>> Begin

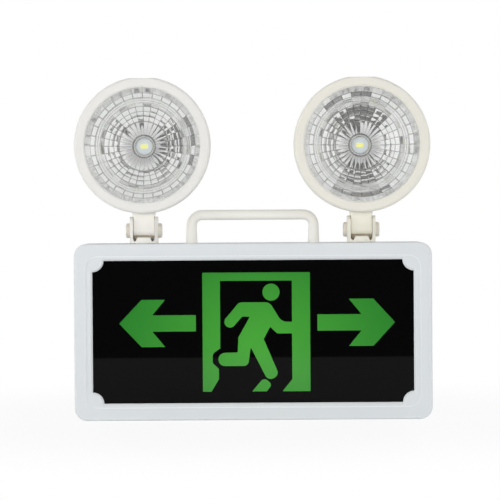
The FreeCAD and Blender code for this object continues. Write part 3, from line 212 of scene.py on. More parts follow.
LIGHT_MIDDLE = (0.0, 0.0, 0.14)


def soft_box(name, place, width, height, power):
    """A rectangular lamp that faces the exit light; mirrors show the room in its place."""
    data = bpy.data.lights.new(name, "AREA")
    data.shape = "RECTANGLE"
    data.size, data.size_y = width, height
    data.energy = power
    lamp = bpy.data.objects.new(name, data)
    lamp.location = place
    lamp.rotation_euler = (Vector(LIGHT_MIDDLE) - Vector(place)).to_track_quat("-Z", "Y").to_euler()
    lamp.visible_camera = lamp.visible_glossy = lamp.visible_transmission = False
    bpy.context.scene.collection.objects.link(lamp)


soft_box("soft_box_left", (-1.30, -0.90, 0.30), 0.6, 1.0, 6.4)
soft_box("soft_box_right", (1.30, -0.80, 0.30), 0.8, 0.9, 4.5)
soft_box("soft_box_top", (0.0, -0.75, 1.45), 1.5, 0.4, 0.8)
soft_box("front_fill", (-0.4, -2.4, 0.26), 1.6, 0.42, 23.0)
soft_box("back_fill", (0.8, 1.7, 0.8), 1.2, 0.8, 9.0)


def flag(name, corners):
    """A dark card near a lamp head; only mirrors, and rays that have passed a clear cover, meet it."""
    card = sheet_object(name, corners, [(0, 1, 2, 3)])
    card.data.materials.append(plain_material(name, (0.14, 0.14, 0.14), 0.8)[0])
    card.visible_camera = card.visible_diffuse = card.visible_shadow = False


def level_card(left, right, front, back, z):
    """The corners of a level card between its four edges, at a height."""
    return [(left, back, z), (left, front, z), (right, front, z), (right, back, z)]


flag("flag_left", [(-0.19, -0.06, 0.15), (-0.19, -0.10, 0.15), (-0.19, -0.10, 0.25), (-0.19, -0.06, 0.25)])
flag("flag_right", level_card(0.03, 0.16, -0.078, -0.035, 0.14))
flag("flag_over", level_card(0.04, 0.14, -0.078, -0.048, 0.29))

CAMERA_DISTANCE = 1.8
VIEW_WIDTH = 0.3904
VIEW_CENTRE = Vector((-0.0022, -0.024, 0.133))
CAMERA_RISE = 0.029
CAMERA_ROLL = math.radians(-0.36)
SENSOR_W = 36.0
camera_data = bpy.data.cameras.new("camera")
camera_data.sensor_width = SENSOR_W
camera_data.lens = SENSOR_W * CAMERA_DISTANCE / VIEW_WIDTH
camera = bpy.data.objects.new("camera", camera_data)
bpy.context.scene.collection.objects.link(camera)
camera.location = VIEW_CENTRE + Vector((0.0, -CAMERA_DISTANCE, CAMERA_RISE))
aim = (VIEW_CENTRE - camera.location).to_track_quat("-Z", "Y").to_matrix()
camera.rotation_euler = (aim @ Matrix.Rotation(CAMERA_ROLL, 3, "Z")).to_euler()
bpy.context.scene.camera = camera
bpy.context.scene.view_settings.view_transform = "Standard"

# ------------------------------------------------------------------ moulded casing
# The front frame, rear tray and handle are moulded ABS with a fine spark-eroded grain. The colour drifts a
# little over large areas, the grain breaks up the gloss, and a highlight is painted along the casing's
# edges.


def grain_group():
    """Fine even grain for moulded plastic: a tone that drifts, a roughness that sways and a height."""
    group = bpy.data.node_groups.new("moulded_grain", "ShaderNodeTree")
    group.interface.new_socket("Colour", in_out="INPUT", socket_type="NodeSocketColor")
    for name, start in (("Drift", 0.03), ("Roughness", 0.3), ("Sway", 0.12), ("Grain", 2200.0)):
        socket = group.interface.new_socket(name, in_out="INPUT", socket_type="NodeSocketFloat")
        socket.default_value = start
    group.interface.new_socket("Colour", in_out="OUTPUT", socket_type="NodeSocketColor")
    group.interface.new_socket("Roughness", in_out="OUTPUT", socket_type="NodeSocketFloat")
    group.interface.new_socket("Height", in_out="OUTPUT", socket_type="NodeSocketFloat")
    nodes, links = group.nodes, group.links
    given = nodes.new("NodeGroupInput")
    made = nodes.new("NodeGroupOutput")
    place = add_node(nodes, "TexCoord")
    cloud = add_node(nodes, "TexNoise", {"Scale": 22.0, "Detail": 3.0})
    grain = add_node(nodes, "TexNoise", {"Detail": 2.0})
    offset = add_node(nodes, "Math", {1: 0.5}, operation="SUBTRACT")
    drift = add_node(nodes, "Math", operation="MULTIPLY")
    gain = add_node(nodes, "Math", {1: 1.0}, operation="ADD")
    tint = add_node(nodes, "VectorMath", operation="SCALE")
    rough = add_node(nodes, "Math", operation="MULTIPLY_ADD")
    links.new(place.outputs["Object"], cloud.inputs["Vector"])
    links.new(cloud.outputs["Fac"], offset.inputs[0])
    links.new(offset.outputs[0], drift.inputs[0])
    links.new(given.outputs["Drift"], drift.inputs[1])
    links.new(drift.outputs[0], gain.inputs[0])
    links.new(given.outputs["Colour"], tint.inputs[0])
    links.new(gain.outputs[0], tint.inputs["Scale"])
    links.new(tint.outputs[0], made.inputs["Colour"])
    links.new(cloud.outputs["Fac"], rough.inputs[0])
    links.new(given.outputs["Sway"], rough.inputs[1])
    links.new(given.outputs["Roughness"], rough.inputs[2])
    links.new(rough.outputs[0], made.inputs["Roughness"])
    links.new(place.outputs["Object"], grain.inputs["Vector"])
    links.new(given.outputs["Grain"], grain.inputs["Scale"])
    links.new(grain.outputs["Fac"], made.inputs["Height"])
    return group


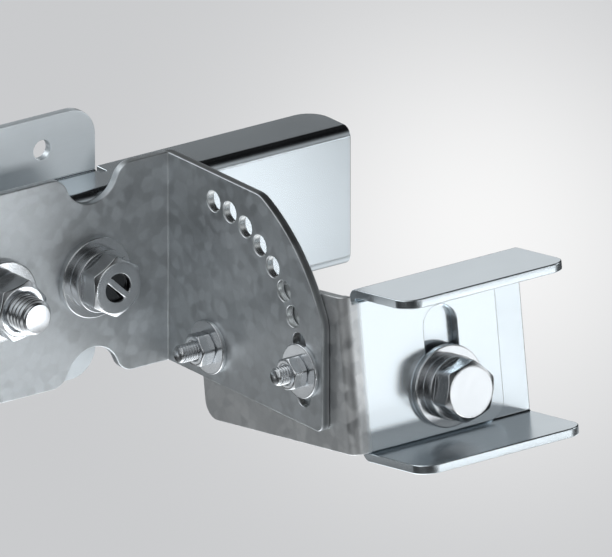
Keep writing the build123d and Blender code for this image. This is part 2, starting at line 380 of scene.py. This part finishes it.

>> End

# Direction
Everything from the first line through the line containing "1.2, 0.8, 9.0)" should be quoted exactly, and nothing beyond it.

# Right answer
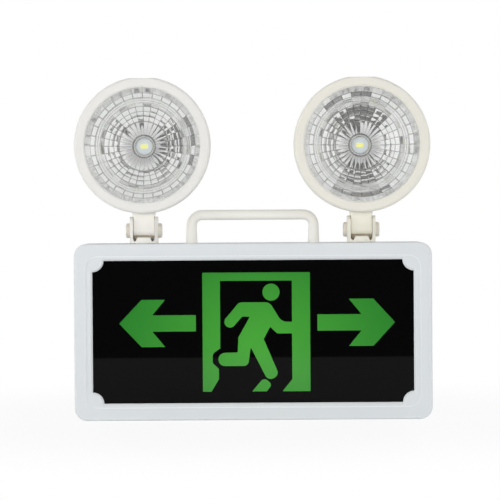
The FreeCAD and Blender code for this object continues. Write part 3, from line 212 of scene.py on. More parts follow.
LIGHT_MIDDLE = (0.0, 0.0, 0.14)


def soft_box(name, place, width, height, power):
    """A rectangular lamp that faces the exit light; mirrors show the room in its place."""
    data = bpy.data.lights.new(name, "AREA")
    data.shape = "RECTANGLE"
    data.size, data.size_y = width, height
    data.energy = power
    lamp = bpy.data.objects.new(name, data)
    lamp.location = place
    lamp.rotation_euler = (Vector(LIGHT_MIDDLE) - Vector(place)).to_track_quat("-Z", "Y").to_euler()
    lamp.visible_camera = lamp.visible_glossy = lamp.visible_transmission = False
    bpy.context.scene.collection.objects.link(lamp)


soft_box("soft_box_left", (-1.30, -0.90, 0.30), 0.6, 1.0, 6.4)
soft_box("soft_box_right", (1.30, -0.80, 0.30), 0.8, 0.9, 4.5)
soft_box("soft_box_top", (0.0, -0.75, 1.45), 1.5, 0.4, 0.8)
soft_box("front_fill", (-0.4, -2.4, 0.26), 1.6, 0.42, 23.0)
soft_box("back_fill", (0.8, 1.7, 0.8), 1.2, 0.8, 9.0)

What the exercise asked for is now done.